En voyant la bande-annonce de «Hamilton», j’ai pensé que peut-être les suédois avaient là produit une perle injustement méconnue, outrepassant les formules et les conventions américaines du genre, qu’ils avaient peut-être su monter des scènes d’action sinon aussi spectaculaires du moins efficaces et réfléchies, que les personnages seraient développés de façon plus satisfaisante que dans les œuvres mainstream, et j’ai aussi cru que le climat austère du pays fournissait des moyens mentaux et visuels permettant d’y parvenir.


...j’étais naïf.


Rien ne fonctionne dans le film. Peter Stormare n’est absolument pas crédible dans le rôle, et d’ailleurs pas grand’monde ne l’est (j’excepterai cependant le policier russe et l’agent russe). Tout sonne creux, les personnages, les scènes d’action, le scénario surtout.


Tout démarre par des scènes ma foi sympathiques, mais continue en présentant le méchant (Mark Hamill, dans un surjeu fatigant) de façon complétement casuelle, annihilant le suspense et la contenance qu’il aurait pu avoir. Au début je m’attendais encore à un scénario intelligent mais sibyllin, typique des films d’espionnage. En fait il est concon et limpide: méchant ex-CIA voler missiles russes, méchant revendre missiles, mais gentils tuer méchant avant. Les problèmes commencent là. Aucun personnage principal n’est présenté, ils sont juste là, à peine leurs relations sont établies et ne semblent rien comporter sous la surface. Hamilton a une femme qu’il est censé aimer, or on ne sent rien entre eux, ils se regardent comme des meubles. J’ai découvert, assez tard pour en avoir quelque chose à faire, qu’il avait aussi un meilleur ami. Je comprends que les spectateurs suédois savent tout ça, mais ce n’est pas pour autant une occasion de négliger d’établir les enjeux et de rendre les personnages attachants. Là, ce sont des fonctions; ils n’ont pas de psychologie. L’excuse selon laquelle en Suède les gens sont froids et professionnels ne prend pas: des manières existent de placer ses pions subtilement et efficacement. Ces personnages fonctionnels débitent, logiquement, des dialogues fonctionnels et très didactiques.
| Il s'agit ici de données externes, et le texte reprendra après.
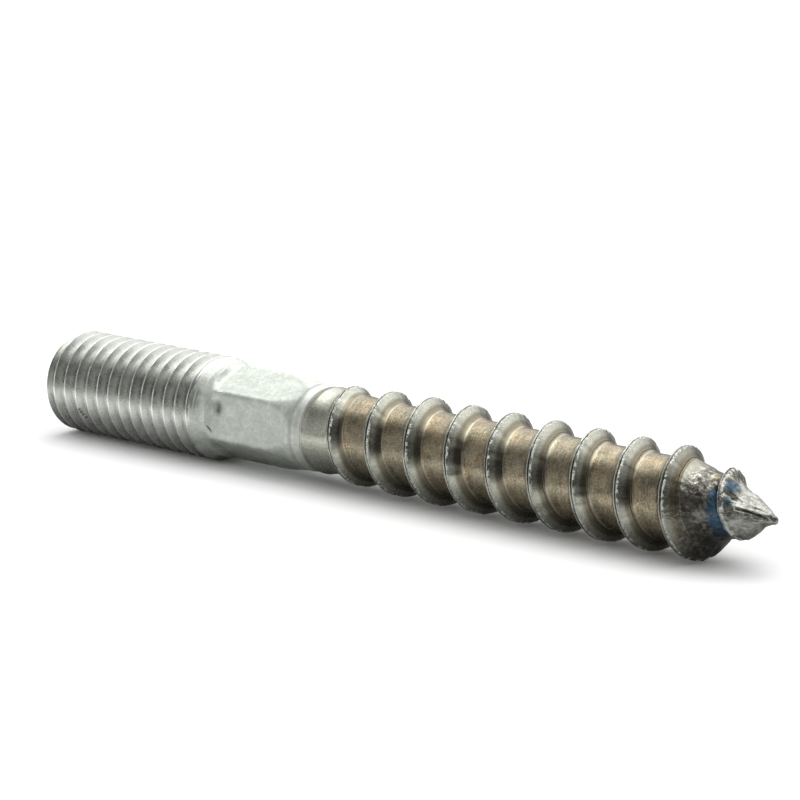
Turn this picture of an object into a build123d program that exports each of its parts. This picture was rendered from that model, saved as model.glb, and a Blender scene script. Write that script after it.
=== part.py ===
from build123d import *
from math import ceil, cos, pi, radians, sin, tan
from numpy import interp, linspace
import os

# Hanger bolt, cold formed in one piece from steel wire: a machine thread at one end, a plain
# neck with a pressed hexagon for the spanner, and a coarse wood thread with a gimlet point.
# +X runs along the axis from the machine end to the point, and the bolt lies with +Z up.
# The origin is the centre of the machine end face.  Sizes are in millimetres and degrees.

# Machine thread, M10 coarse, right-hand
machine_major_diameter = 9.9
machine_pitch = 1.5
machine_thread_length = 20.4
machine_thread_angle = 60.0
machine_thread_depth = 0.92
machine_flank_depth = 0.6        # below it the groove rounds into its root
machine_crest_width = 0.24
machine_first_groove = 0.2       # from the end face, where a groove crosses the +Y side
machine_runout_turns = 0.5
end_face_diameter = 8.6
end_chamfer_length = 0.7

# Neck and its pressed hexagon
neck_diameter = 8.95
neck_shoulder_length = 0.4
neck_length = 7.9
hex_across_flats = 7.8
hex_start = 1.2                  # plain neck between the shoulder and the flats
hex_start_slope = 35.0
hex_turn = 1.5                   # a corner of the hexagon, turned from +Z towards -Y

# Shank, between the neck and the wood thread
shank_taper_length = 4.3
shank_diameter = 7.75

# Wood thread, right-hand
wood_major_diameter = 9.4
wood_core_diameter = 7.15
wood_pitch = 4.64
wood_thread_length = 42.8        # from the shank to the start of the point
wood_crest_width = 0.35
wood_flank_angle = 36.0
wood_fillet_height = 0.525
wood_fillet_width = 0.62
least_fillet = 0.2               # of its full size, where the groove is shallow

# Where the wood thread starts: its crest grows out of the shank, and its groove sinks in
first_crest_drop = 0.3           # of the first crest below the later ones
first_crest_length = 2.8
crest_growth_length = 8.0
groove_start = 0.8               # from the shank, where the groove begins on top
groove_start_lift = 0.2          # of the groove's floor above the shank there
groove_entry_length = 1.2
groove_settle_length = 5.0

# Point
point_length = 7.05
tip_radius = 0.35
core_taper_length = 6.2          # of the groove's floor, where it runs out on the point
groove_end_lift = 0.12           # of the groove's floor above the point there
groove_end_to_tip = 2.4

cutter_overlap = 0.1             # how far the thread cutters stand out of the blank

# Stations along the axis
x_neck = machine_thread_length + neck_shoulder_length
x_taper = x_neck + neck_length
x_shank = x_taper + shank_taper_length
x_first_crest = x_shank + first_crest_length
x_full_crest = x_first_crest + crest_growth_length
x_point = x_shank + wood_thread_length
x_tip = x_point + point_length
x_groove = x_shank + groove_start
x_groove_end = x_tip - groove_end_to_tip


def radius_on(outline, x):
    return float(interp(x, [point[0] for point in outline], [point[1] for point in outline]))


# The wood thread's crests lie on one outline and its groove's floor on another
crest_outline = [
    (x_shank, shank_diameter / 2),
    (x_first_crest, wood_major_diameter / 2 - first_crest_drop),
    (x_full_crest, wood_major_diameter / 2),
    (x_point, wood_major_diameter / 2),
    (x_tip - tip_radius, tip_radius),
]
core_outline = [
    (x_groove, shank_diameter / 2 + groove_start_lift),
    (x_groove + groove_entry_length, shank_diameter / 2),
    (x_groove + groove_entry_length + groove_settle_length, wood_core_diameter / 2),
    (x_groove_end - core_taper_length, wood_core_diameter / 2),
    (x_groove_end, radius_on(crest_outline, x_groove_end) + groove_end_lift),
]


def blank():
    """The turned form that the threads are cut into: every crest lies on it."""
    outline = Polyline(
        (0, 0),
        (0, end_face_diameter / 2),
        (end_chamfer_length, machine_major_diameter / 2),
        (machine_thread_length, machine_major_diameter / 2),
        (x_neck, neck_diameter / 2),
        (x_taper, neck_diameter / 2),
        *crest_outline,
        (x_tip, 0),
        close=True,
    )
    return revolve(make_face(outline), Axis.X)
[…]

En plus des «personnages», c’est surtout le rythme qui est géré n’importe comment, ou plutôt balancé en l’état. Les scènes s’enchaînent sans rien perdre du temps, comme s’il fallait se dépêcher pour raconter une histoire (une histoire? où ça?) qui à peine tiendrait en 2h. On reste donc dans le factuel le plus plat, sans tenter d’insuffler de la vie dans le métrage. C’est un mort-né, malgré le rythme soutenu, voire étouffant.


Le film ne s’embarrasse pas de détails réalistes ou cohérents. Les scènes d’action en souffrent particulièrement. Je suis censé croire que Peter Stormare peut entrer dans un tuyau de vide-ordure (sûrement l’équivalent russe des conduits d’aération américains)? Ou sortir tout sale et tout puant parmi des dizaines de soldats russes sans être reconnu juste parce qu’il a mis un manteau d’officier? Est-on dans Commandos? Et Mark Hamill peut, lui, survivre à un champ de mines tranquillement, pour intervenir lors d’un combat final qui dure environ 20 secondes? Ce n’est pas l’existence de ces choses que je critique, c’est le contexte et leur réalisation. Tout ça est facile et sonne faux, de sorte que j'’avais presque envie de bâiller. C’est la formule la plus éculée en fait, sans recul (avec une exception notable), sans moyens, sans classe aucune.


D’ailleurs, à la fin, devinez quoi, le méchant envoie son agent russe prendre en otage la femme d’Hamilton. PITIÉ. S’il attaque le méchant, sa femme mourra. Hamilton s’en branle complet, il attaque et sa femme ne meurt pas, parce que l’agent était incompétent. Je ne commente même pas. Cette fin gratifie aussi le spectateur de nombre de stock-shots des navires de guerre américains, et d’une explosion avec effet 3D dégueulasse (un pneu numérique arrive vers l’écran).


La photographie et la musique sont quelconques. La première dessert, comme souvent, les scènes d’action.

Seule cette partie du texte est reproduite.